Angst vor den Wählern hat Delors nicht
Gleichwohl kämpft Delors nicht nur nachdrücklich für die Europäische Verfassung, wie jüngst innerhalb der Parti Socialiste, die an dieser Auseinandersetzung fast zu zerbrechen drohte. Vielmehr hält er als Kämpfer für ein unionsweites Referendum das Dokument bei den Bürgerinnen und Bürgern Europas auch für zustimmungsfähig. Dass ist in Zeiten, in denen selbst der deutsche Bundeskanzler und sein Außenminister Angst vor dem Votum aller Deutschen haben, eine ganze Menge. Jacques Delors gehört also auch nach seinem Ausscheiden aus höchsten Ämtern zu den Mustersöhnen Europas. Hätte die alte Dame doch mehr solcher Kinder und Enkel, dann gäbe es weniger Anlass an einer guten Zukunft für Europa zu zweifeln.

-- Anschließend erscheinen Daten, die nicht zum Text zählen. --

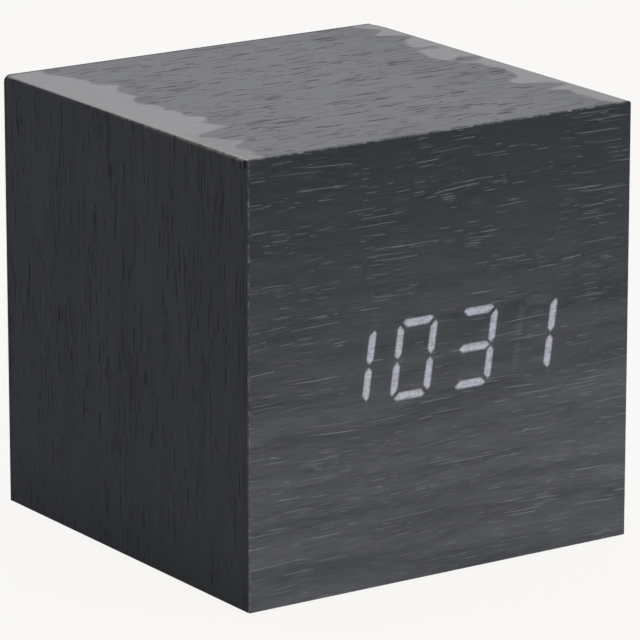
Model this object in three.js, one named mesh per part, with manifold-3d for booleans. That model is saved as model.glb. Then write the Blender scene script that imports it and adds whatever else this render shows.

Insgesamt: Ein lesenswertes Buch, durchaus – für Frankophile und für Europaenthusiasten. Das Buch bietet eine Fülle von detaillierten Informationen über die französische Politik und eine wichtige Etappe in der europäischen Entwicklung. Wer aber von einer Biografie Spannung oder schlicht Lesevergnügen erwartet, wird von der Lektüre enttäuscht sein.